Alan Sanderson looks back at his career and reflects on how much has changed for LGBT employees since the 1980s.
04 Mar 2015
On Wednesday I attended a Stonewall Scotland event which recognised the leading LGBT-friendly employers in Scotland. I was there as one of the people representing RBS and I can’t say how proud I was to see RBS named as number four in the list of Top Scottish Employers in 2015.
Times have changed since I entered the work force as a young gay man in the mid-80s. Anyone that was LGBT and working then will tell you the same thing; we spent the first years of our careers afraid that people we worked beside would find out we were gay. I was afraid to talk about my personal life and basically afraid to be me.
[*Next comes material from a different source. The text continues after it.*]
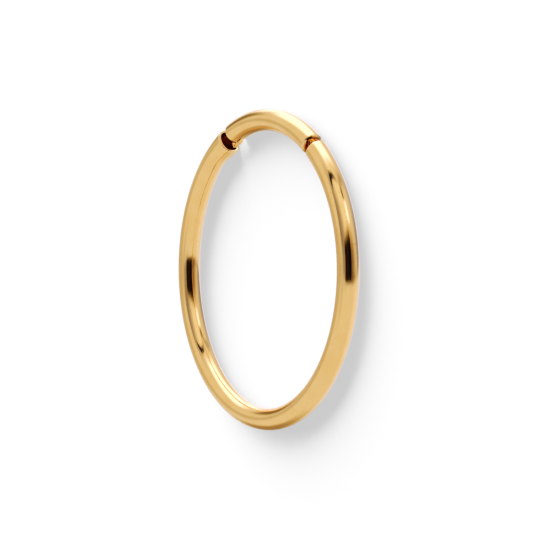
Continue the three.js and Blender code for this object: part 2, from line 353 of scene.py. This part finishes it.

Being afraid to be yourself at work has a massive impact on you. Say you work for eight hours a day, five days a week; that’s 40 hours a week that you can’t be yourself. And not being authentic makes it difficult to do your job, without even taking into account how unhappy it makes you. Luckily, the majority of businesses now understand that an authentic employee is a happy employee and this means a strong business.
What’s been important to me is seeing that some places are starting to really appreciate how diversity can help their companies go the extra mile and actually improve their business. And this has an impact across a whole range of things. Here at RBS we recently launched our RNIB-accredited debit cards which makes banking much easier for blind and partially sighted customers using some really simple enhancements to their cards.
And a real milestone was when we made the honorific ‘Mx’ available to customers giving them the option to use ‘Mx’ instead of the traditional ‘Mr’ or ‘Mrs’ so that our trans and intersex customers don’t have to fit into categories they don’t identify with. These are initiatives we would never have thought of without a diverse range of ideas.
I am so pleased about how things have changed in RBS over the years and I look forward to proudly telling all my colleagues about it – and about me.